LOL......bless your heart, all this tempest over one question about how fast something grows. I'm still confused over what you're ultimately getting and it's not your fault at all. If this is really what the trade accepts as a columnar, then it's not incorrect to use both terms, because as I said columnars are indeed fastigiate. What I, and bboy were pointing out is that columnars are not so typical in the trade, and what typically would be available commercially woud be simply the fastigiate form, and it sizes out rather more full than what the term fastigiate would imply. IOW fatigiate does not necessarily equal columnar.

In the absence of a named clone, one has to simply depend on the accuracy of the binomial assignment for a plant's expected attributes. I would have expected a nursery to use one term, or the other but not both. But, calling them both is correct, if they are really offering a columnar form. But, to me the description sounds more like the fastigiate form and not the columnar form.
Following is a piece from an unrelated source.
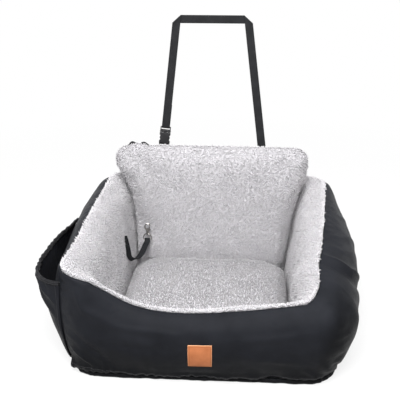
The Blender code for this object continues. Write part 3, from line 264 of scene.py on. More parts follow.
# %% Pile and its backing
def plush(name, dark, light):
    """A pile material that darkens towards a lock's root, as painted shade deep in the pile."""
    made, tree, sockets = new_material(name, 0.95, sheen=0.25, sheen_roughness=0.6, specular=0.15)
    tip, tint = (node(tree, "Attribute", attribute_name=title).outputs["Fac"] for title in ("tip", "tint"))
    colour = two_tone(tree, place_of(tree), 22.0, dark, light)[0]
    # Darker at a lock's root and paler at its tip: painted shade deep in the pile.
    shade = maths(tree, "MULTIPLY", ramp(tree, tip, start=0.74), ramp(tree, tint, start=0.93, end=1.04))
    shaded(tree, sockets, colour, shade)
    return made


PILE = plush("grey_plush_pile", (0.80, 0.782, 0.808), (0.90, 0.882, 0.905))
# The seat's pile is darker: painted shade where it lies deep in the well.
SHADED_SEAT_PILE = plush("shaded_seat_plush_pile", (0.47, 0.458, 0.476), (0.56, 0.547, 0.566))

BACKING, tree, sockets, space, colour = mottled(
    "plush_backing", 260.0, (0.62, 0.605, 0.63), (0.74, 0.725, 0.75), 0.95, specular=0.15
)
bump(tree, sockets, colour["Amount"], 0.0015, 0.8)

# %% [markdown]
# ## Other fabrics
# The pocket's binding and the webbing are ribbed tapes, the underside of the seat cushion is a
# grey plain weave, the bottom sheet is a tightly woven base for rubber dots, and the filling is
# white fibre. They share the two groups and differ in scale and colour.


# %% Woven materials
def woven(name, dark, light, across, along, depth, roughness=0.8, cloth=True, sheen=0.1):
    """A plain woven material of two close colours, its threads across and along in metres."""
    material, tree, sockets = new_material(name, roughness, sheen=sheen, specular=0.15)
    where = place_of(tree, cloth)
    colour = two_tone(tree, where, 40.0, dark, light)
    threads = use_group(tree, WEAVE, Place=where, Threads_across=across, Threads_along=along)[0]
    # Painted shade: the colour is darker in the weave's hollows and lighter on its crowns.
    shaded(tree, sockets, colour[0], ramp(tree, threads, start=0.7, end=1.15))
    bump(tree, sockets, threads, depth)
    return material


WEBBING = woven(
    "black_webbing", (0.010, 0.0105, 0.012), (0.018, 0.0185, 0.021), 0.0012, 0.0022, 0.0003, 0.6, sheen=0.03
)
BINDING = woven("black_binding", (0.012, 0.012, 0.014), (0.022, 0.022, 0.025), 0.0015, 0.0008, 0.0002)
UNDERSIDE = woven(
    "grey_underside", (0.16, 0.16, 0.17), (0.24, 0.24, 0.25), 0.0009, 0.0009, 0.0002, cloth=False
)
BASE_CLOTH = woven("bottom_cloth", (0.02, 0.02, 0.022), (0.03, 0.03, 0.033), 0.001, 0.001, 0.0002)
REAR_CLOTH = woven(
    "black_rear_cloth", (0.013, 0.013, 0.0155), (0.021, 0.021, 0.025), 0.0007, 0.0006, 0.0002, 0.6, False
)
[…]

For your purposes, I don't think it makes much difference and either would be acceptable. But to tree nerds, we know that the industry is constantly redefining nomenclature to be consistant and there is a lot of lee-way out there in how the product is defined. We just wanted you to be aware of the potential size of the fastigiate form but the description you posted already described that so you already know. Myself, I love hornbeams and feel they are underused in this country. Good luck on your hedge.